**THE PROBLEM**. Output every line of the data exactly as it appears.

**COLLECTED MATERIAL**.
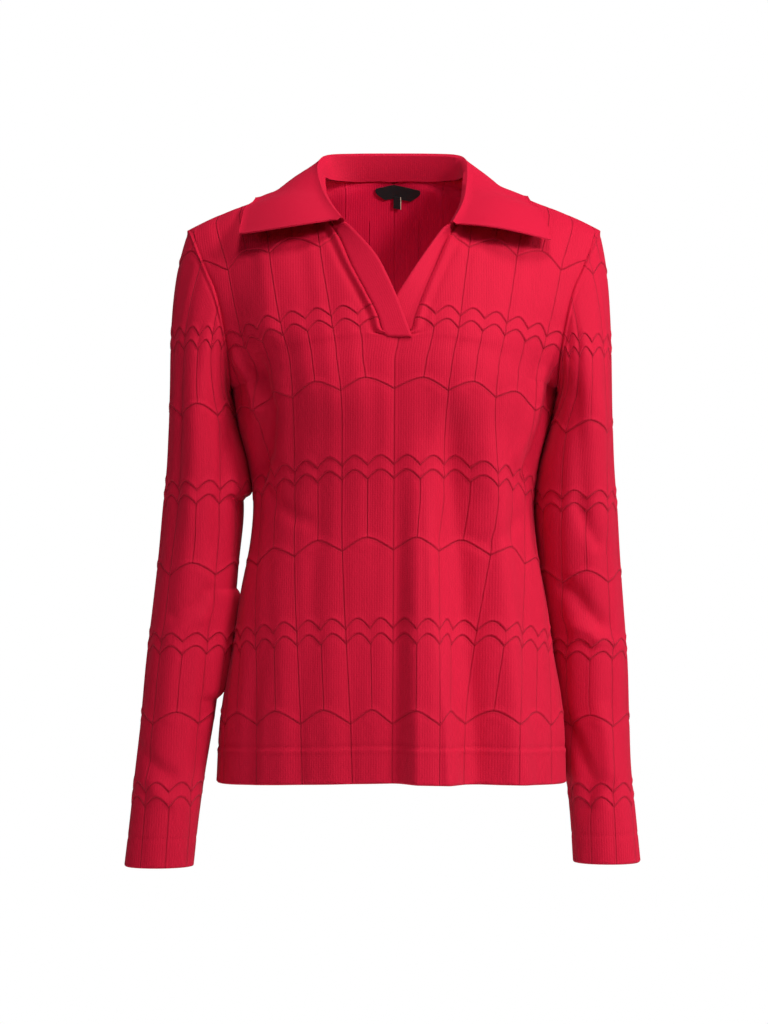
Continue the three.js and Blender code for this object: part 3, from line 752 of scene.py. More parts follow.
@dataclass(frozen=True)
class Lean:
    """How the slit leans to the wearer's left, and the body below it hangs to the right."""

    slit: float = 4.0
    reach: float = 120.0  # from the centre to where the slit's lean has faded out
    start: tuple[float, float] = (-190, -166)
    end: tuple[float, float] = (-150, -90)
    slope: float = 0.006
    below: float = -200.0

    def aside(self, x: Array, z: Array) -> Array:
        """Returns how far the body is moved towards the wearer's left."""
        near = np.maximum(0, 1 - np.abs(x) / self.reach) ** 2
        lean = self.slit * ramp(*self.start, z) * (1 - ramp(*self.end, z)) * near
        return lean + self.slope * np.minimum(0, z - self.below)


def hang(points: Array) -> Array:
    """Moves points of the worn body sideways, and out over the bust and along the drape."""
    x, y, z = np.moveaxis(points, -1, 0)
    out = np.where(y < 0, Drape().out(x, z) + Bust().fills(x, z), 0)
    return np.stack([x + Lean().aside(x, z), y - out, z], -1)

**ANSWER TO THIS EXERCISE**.
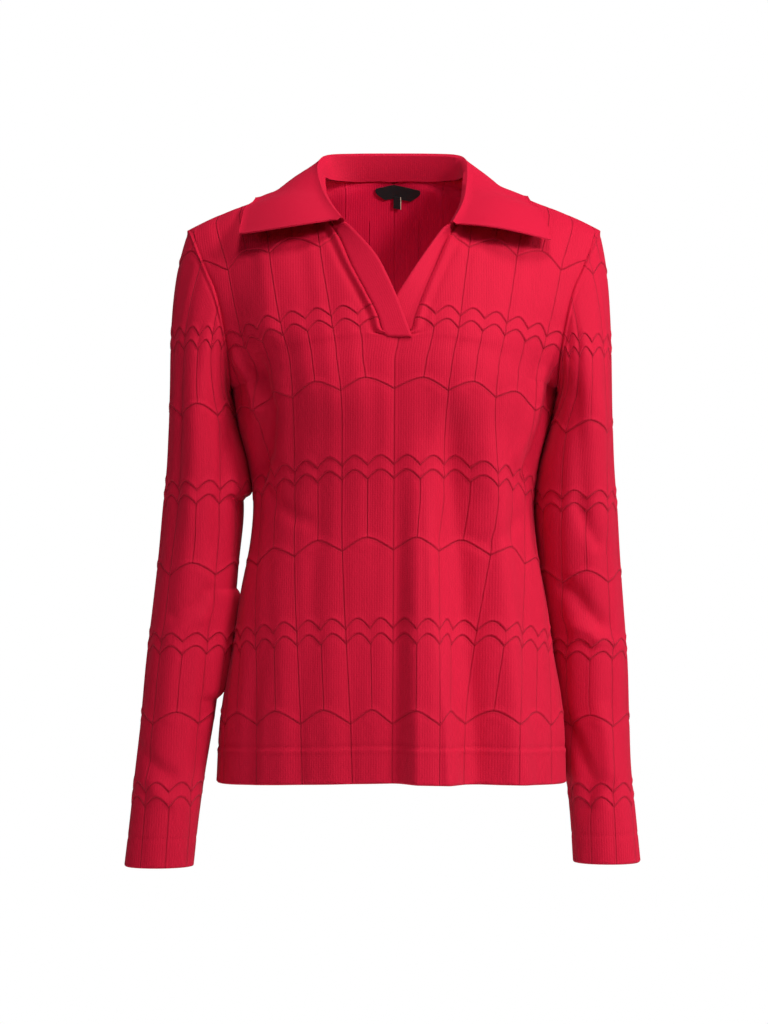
Continue the three.js and Blender code for this object: part 3, from line 752 of scene.py. More parts follow.
@dataclass(frozen=True)
class Lean:
    """How the slit leans to the wearer's left, and the body below it hangs to the right."""

    slit: float = 4.0
    reach: float = 120.0  # from the centre to where the slit's lean has faded out
    start: tuple[float, float] = (-190, -166)
    end: tuple[float, float] = (-150, -90)
    slope: float = 0.006
    below: float = -200.0

    def aside(self, x: Array, z: Array) -> Array:
        """Returns how far the body is moved towards the wearer's left."""
        near = np.maximum(0, 1 - np.abs(x) / self.reach) ** 2
        lean = self.slit * ramp(*self.start, z) * (1 - ramp(*self.end, z)) * near
        return lean + self.slope * np.minimum(0, z - self.below)


def hang(points: Array) -> Array:
    """Moves points of the worn body sideways, and out over the bust and along the drape."""
    x, y, z = np.moveaxis(points, -1, 0)
    out = np.where(y < 0, Drape().out(x, z) + Bust().fills(x, z), 0)
    return np.stack([x + Lean().aside(x, z), y - out, z], -1)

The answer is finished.